In its current form the model(s) does not include:

  • leakage (Usher & McClelland, 2001; Brown & Heathcote, 2005; Ludwig et al., 2007);
  • recurrent self-excitation (Usher & McClelland, 2001);
  • temporal variation in the threshold (Smith, 2000; Ditterich, 2006; Ludwig, 2009).

In many model fits, leakage is cancelled out by self-excitation, so it seemed to make sense to omit these components. Although some evidence for temporal variation in the threshold exists (see Ditterich, 2006; Ludwig, 2009), behavioural data are often well accounted for without such additional complexity. 

 

By changing some of the parameters, some well-established models are nested within this architecture.
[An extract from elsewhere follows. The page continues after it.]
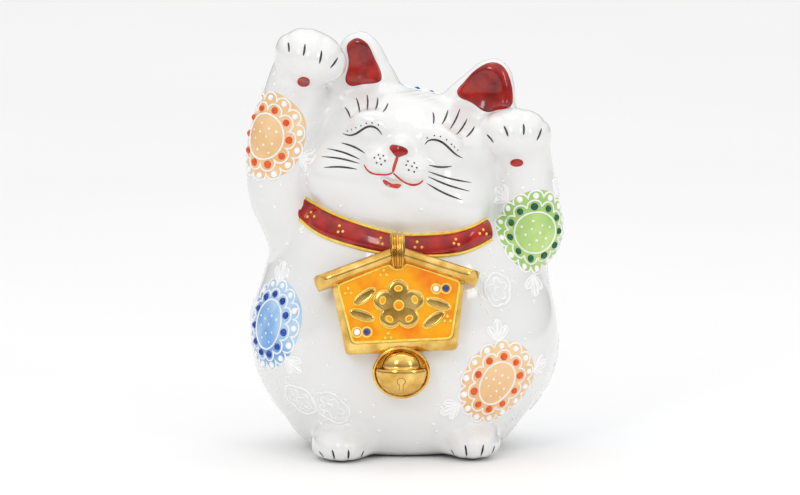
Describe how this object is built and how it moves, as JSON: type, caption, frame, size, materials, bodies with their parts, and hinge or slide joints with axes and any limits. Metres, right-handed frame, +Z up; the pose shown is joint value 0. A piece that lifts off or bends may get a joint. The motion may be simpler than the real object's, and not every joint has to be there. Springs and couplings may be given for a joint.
{
  "type": "beckoning cat figurine",
  "caption": "Hollow porcelain beckoning cat with both forepaws raised, a relief collar, a roofed tablet pendant and bell, and raised enamel medallions; stands on a flat base as an ornament.",
  "frame": {"origin": "middle of the torso's flat base, on the surface the cat stands on", "axes": "+Z up from the base to the raised paw, the cat faces -Y, +X is the cat's own left side"},
  "size_m": [0.1748, 0.1572, 0.2404],
  "materials": {
    "porcelain": "clear gloss glaze over white slip-cast porcelain",
    "red_enamel": "deep red overglaze enamel, glossy",
    "dark_red_enamel": "dark red overglaze enamel, glossy",
    "yellow_trail": "raised yellow enamel trailed as a thin line",
    "white_trail": "raised white enamel, trailed as lines and beads",
    "blue_trail": "raised cobalt blue enamel beads",
    "orange_panel": "thin orange enamel over gilding, glossy",
    "peach_field": "thin even wash of peach enamel",
    "blue_field": "thin wash of light blue enamel",
    "green_field": "thin wash of light green enamel",
    "gilding": "bright gold fired on the glaze"
  },
  "bodies": {
    "root": {"bell_band": "gilding", "bell_lower_half": "gilding", "bell_upper_half": "gilding", "collar_band": "red_enamel", "collar_dots": "yellow_trail", "collar_trim_lower": "yellow_trail", "collar_trim_upper": "yellow_trail", "crown_medallion": "blue_field", "head": "porcelain", "left_arm_medallion": "green_field", "left_back_medallion": "blue_field", "left_ear": "porcelain", "left_ear_lining": "dark_red_enamel", "left_foreleg": "porcelain", "left_hind_foot": "porcelain", "left_thigh_medallion": "peach_field", "lip": "red_enamel", "mouth_line": "red_enamel", "nose": "red_enamel", "paw_pads": "dark_red_enamel", "pendant_loop": "gilding", "plaque_board": "gilding", "plaque_dots_blue": "blue_trail", "plaque_dots_white": "white_trail", "plaque_dots_yellow": "yellow_trail", "plaque_ornament": "gilding", "plaque_outline": "yellow_trail", "plaque_panel": "orange_panel", "plaque_roof": "gilding", "right_arm_medallion": "peach_field", "right_ear": "porcelain", "right_ear_lining": "dark_red_enamel", "right_flank_medallion": "blue_field", "right_foreleg": "porcelain", "right_hind_foot": "porcelain", "tail": "porcelain", "torso": "porcelain"}
  },
  "joints": []
}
For instance, using a constant input and setting the within-trial noise and lateral inhibition both to 0, the model corresponds to the Linear Ballistic Accumulator (Brown & Heathcote, 2008). Likewise, setting the noise in the mean accumulation rate to 0 gives you a version of the Leaky Competitive Accumulator (Usher & McClelland, 2001), with leakage cancelled out by recurrent self-excitation (Bogacz et al., 2006). This model, in turn, is capable of mimicking the classic diffusion model (e.g. Ratcliff & Smith, 2004).

 

This code is really just intended for those initial simulations that often precede a formal model fitting exercise, further experimentation or the formulation of more qualitative theories (e.g. just as a check to see whether this kind of model could, in principle, account for your findings). Although the code could be used to actually fit observed data, it may be that one of the simpler, nested models is sufficient for this purpose. In that case analytic or at least more efficient solutions may be available that will work much faster.

 

However, with many different sources of noise such models can often become unwieldy and simulation is the only feasible way to go (Brown, Ratcliff, & Smith, 2006). For this reason, the "toolbox" also contains a function that allows you to compare a simulated with an empirically observed (defective) latency distribution. The goodness-of-fit measures include the deviance (-2 times the log-likelihood), Chi-square, and G-square. The deviance may be computed for both binned and unbinned distributions. That said, with model predictions derived from simulation I recommend using bins or quantiles. My own preferred metric for goodness-of-fit is the deviance, as it is easily transformed into AIC or BIC, which enables straightforward comparison between models with different numbers of free parameters. Note that any set of parameters that minimises the deviance will also minimise G-square, but not Chi-square. For all measures lower values indicate a better fit.

 

To get started, download and unzip this file to a folder on the Matlab path, and begin by reading 'notes.m' (or type 'help notes' in the command window). To check how to compare an observed with a simulated distribution type 'help compute_fit'.

 

Finally

  • There may well be lots of errors in this code, so do let me know if you come across any.
  • You will need the statistics toolbox for the code to run, though the only function that relies on this toolbox (I think) is 'normrnd'. If you haven't got the stats toolbox, you can use the standard Matlab 'randn' function to draw random numbers from a Gaussian distribution.
  • I have not done any compatibility checking. As far as I am aware this code should work in Matlab 2007b onwards (but quite possibly before that as well). The 2009 releases appear to prefer a different way of initialising the random number generators, but are still backward compatible with the 'twister' and 'state' calls used here.

  • This work is ongoing and so stuff will be added and changed as we go along depending on our needs and whims!